On the eve of half time, United finally broke the deadlock. A corner whipped in from United’s left was met by the head of Pogba, only for Fabianski to save the attempt onto the bar. The ball bounced up off the line; time seemed to freeze until the unlikely goalscorer Eric Bailly, sprang into action, tapping in with an outstretched limb. This was Bailly’s first goal for United and it would cap off another decent performance from the centre back.
The second half began much the same as the first half had gone, a lot of non-threatening possession from United, with Swansea happy to allow them to keep the ball deep and away from their defensive line. Generally, the game felt very similar to the many matches against weaker opponents from last season. United had got their goal, but they weren’t creating the myriad of chances they failed to convert last season; rather, they were struggling to create at all.
Just after the hour, Paul Clement decided to twist rather than stick. He brought off Mesa and Bartley for Narsingh and Routledge, switching from a back three to a back four and attempting to push more men forward. Again, in a similar move to last week, Mourinho decided to counter by taking off Mata and replacing him with Fellaini. After these changes, Swansea had a flurry of half chances as United dropped slightly deeper, without truly threatening; a more impressive attacking outfit may have been able to put United under more pressure. Mourinho will always decide to bring down the shutters rather than go for the kill in a tight situation, but time will tell if ultimately this is the correct strategy for this United side in the bigger games.

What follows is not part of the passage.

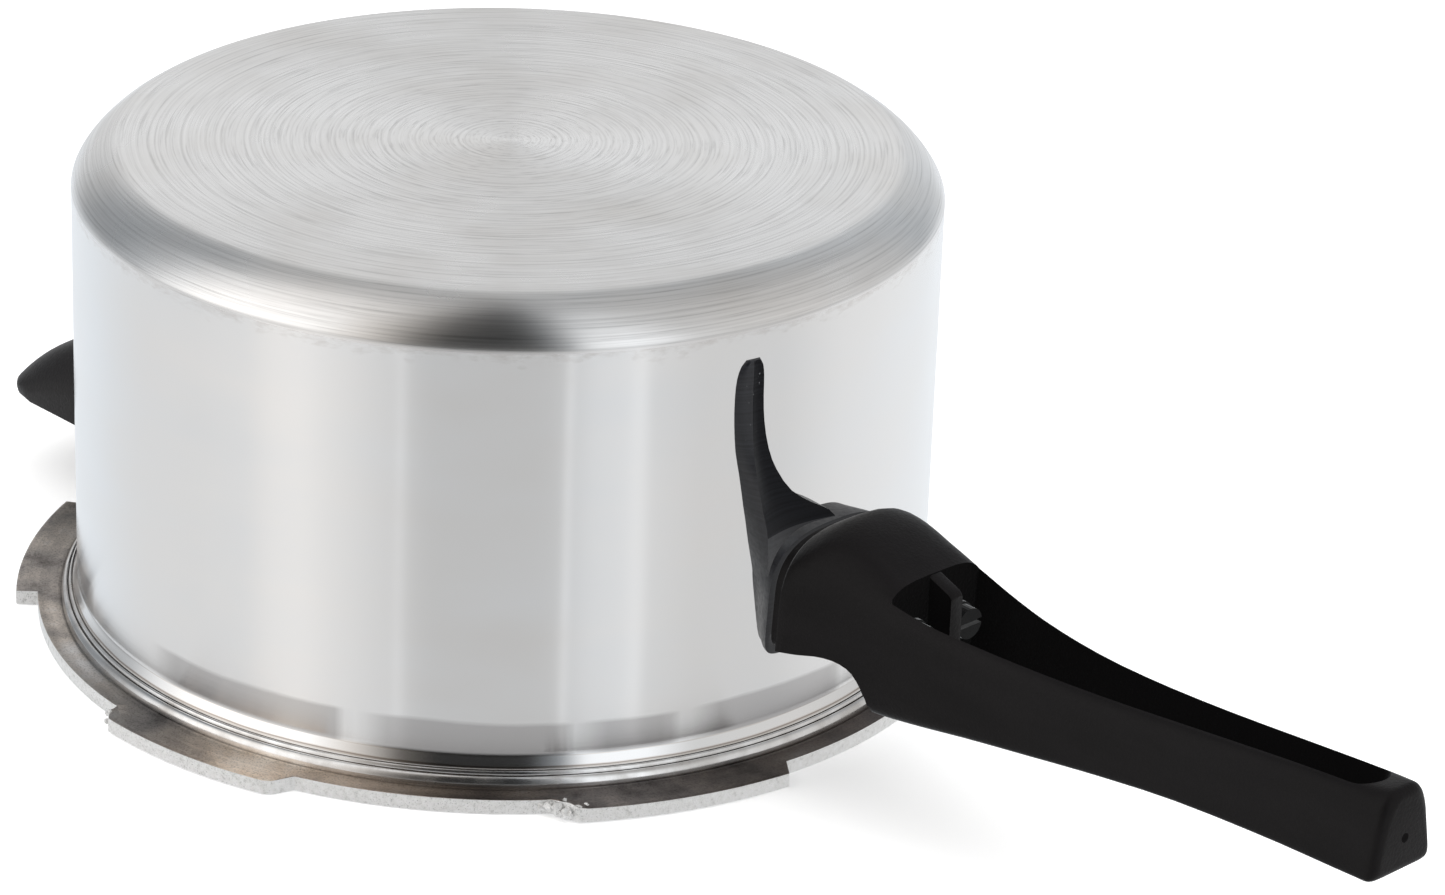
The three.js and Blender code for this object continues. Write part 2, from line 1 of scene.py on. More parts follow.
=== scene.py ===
"""Body of a stovetop pressure cooker, upside down on its rim.

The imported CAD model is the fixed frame. Metres, +Z up, the long handle along +X. Tables of sizes
are in millimetres, and heights in them count from the rim face that the pan stands on.
"""

import math

import bmesh
import bpy
from mathutils import Matrix, Vector


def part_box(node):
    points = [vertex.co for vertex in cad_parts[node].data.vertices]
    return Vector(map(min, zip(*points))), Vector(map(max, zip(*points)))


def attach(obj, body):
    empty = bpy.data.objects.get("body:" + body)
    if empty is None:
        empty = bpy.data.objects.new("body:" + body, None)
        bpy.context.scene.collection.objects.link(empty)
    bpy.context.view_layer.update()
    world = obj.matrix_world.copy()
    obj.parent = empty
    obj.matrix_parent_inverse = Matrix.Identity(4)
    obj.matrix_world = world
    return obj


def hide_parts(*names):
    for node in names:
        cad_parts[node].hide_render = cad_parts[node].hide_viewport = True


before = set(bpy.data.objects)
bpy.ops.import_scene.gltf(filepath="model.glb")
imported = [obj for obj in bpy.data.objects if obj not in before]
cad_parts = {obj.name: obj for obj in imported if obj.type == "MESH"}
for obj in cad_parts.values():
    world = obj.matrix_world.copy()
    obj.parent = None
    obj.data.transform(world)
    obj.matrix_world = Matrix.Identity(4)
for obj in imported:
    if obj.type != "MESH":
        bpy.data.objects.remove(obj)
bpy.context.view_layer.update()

MM = 0.001
pan_low, pan_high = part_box("pan")
rim_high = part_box("locking_rim")[1]
handle_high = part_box("main_handle")[1]
guard_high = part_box("flame_guard")[1]
helper_low, helper_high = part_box("helper_handle")

RADIUS = pan_high.x / MM  # outside of the straight wall
RIM_Z = pan_low.z
HEIGHT = round(-RIM_Z / MM, 3)
PAN_WALL = 3.2
BASE_WALL = 3.6
SHOULDER_RUN = 10.9
SHOULDER_RISE = 10.3
SHOULDER_POWER = 1.39  # 1 is a chamfer, 2 is a round
FLANGE = 9.8  # reach of the flange beyond the wall
LUG_RADIUS = rim_high.y / MM
CLEARANCE = 0.3  # between the wall and what stands against it
LIP = guard_high.x / MM  # the guard's open lip
GROOVE = 2.6  # from the lip to the root face of the long handle
ROOT = LIP + GROOVE
TIP = handle_high.x / MM


def above(height):
    """Z in metres of a height in millimetres above the rim face."""
    return RIM_Z + height * MM


def lerp(a, b, t):
    return a + (b - a) * t


def smooth(t):
    t = min(1.0, max(0.0, t))
    return t * t * (3 - 2 * t)


def curved(table, x):
    """The row of a table at x, its first column, on a smooth curve through the rows."""
    if x <= table[0][0]:
        return table[0][1:]
    if x >= table[-1][0]:
        return table[-1][1:]
    i = max(k for k in range(len(table) - 1) if table[k][0] <= x)
    before, after = table[max(0, i - 1)], table[min(len(table) - 1, i + 2)]
    a, b = table[i], table[i + 1]
    span = b[0] - a[0]
    t = (x - a[0]) / span
    row = []
    for k in range(1, len(a)):
        slope_a = (b[k] - before[k]) / (b[0] - before[0]) * span
        slope_b = (after[k] - a[k]) / (after[0] - a[0]) * span
        row.append(
            (2 * t**3 - 3 * t**2 + 1) * a[k]
            + (t**3 - 2 * t**2 + t) * slope_a
            + (3 * t**2 - 2 * t**3) * b[k]
            + (t**3 - t**2) * slope_b
        )
    return tuple(row)


# ---- materials ------------------------------------------------------------------------------


def principled(name, color, roughness, metallic=0.0, **sockets):
    material = bpy.data.materials.new(name)
    material.use_nodes = True
    shader = material.node_tree.nodes["Principled BSDF"]
    shader.inputs["Base Color"].default_value = (*color, 1)
    shader.inputs["Roughness"].default_value = roughness
    shader.inputs["Metallic"].default_value = metallic
    for socket, value in sockets.items():
        shader.inputs[socket.replace("_", " ")].default_value = value
    return material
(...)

At the same time, Mourinho made that change, he swapped Rashford for Martial. Rashford had again been bright but his end product had been lacking, something that might concern Mourinho going forward. Martial did as much as he could to usurp Marcus in this brief cameo, his arrival and ability to combine with Pogba were the catalyst for Swansea’s breakdown on the 79th minute.
A long ball forward was chested down by Lukaku to the onrushing Mkhitaryan, who poked it forward to Martial. Martial kept his head down and powered through to the edge of the penalty area. The Frenchman actually lost the ball, only for it fall to the feet of Mkhitaryan, who slipped it through first time to Lukaku, now completely free in the box. The Belgian doesn’t miss chances like that and easily buried it, killing the game dead.
However, United weren’t yet done. Immediately from kick off, Swansea gave the ball away to Pogba, who released Mkhitaryan down the right-hand side. The Armenian committed the Swansea defender, holding the ball until the time was right to slip United’s record signing through into the box. Pogba had countless choices on how to finish the chance and as he often does, decided to pick the most aesthetically pleasing option, hooking it over the prone Fabianski just inside the near post.
The final goal was another counter attack that’s slowly becoming a hallmark of this new look United team. Yet again, Lukaku chested the ball down from a clearance, laying it off to Martial just inside their own half. Martial carried the ball forward, before laying it off to Pogba, who strode into Swansea’s half before knocking it wide back to Martial who had continued his run. Martial carried it unopposed to the edge of the opposition box, slotting it into the bottom corner past a desperate Fabianski.
United had looked a class above Swansea all game. Pogba yet again dominated, stroking the ball around the field and beating people for fun. Swansea should rightly be upset that he was on the field at all, but completely failed to contain him once he remained on it. Mkhitaryan looks much more comfortable centrally with a license to pull wide and if Martial can be this effective every time he comes off the bench, United will be a very dangerous opponent for any side.
This was another easy victory against another weak opponent for United, albeit a team that took a while to truly break down. There were signs around the hour mark that United will need to improve in Europe and against tougher opponents. However, no fan will argue with another 4-0 win, especially one with three beautiful goals. United are almost back to their best. They’ll truly be back when they can do this to another big team. Until then, fans will have to settle for 4-0 wins against minnows. It could be worse.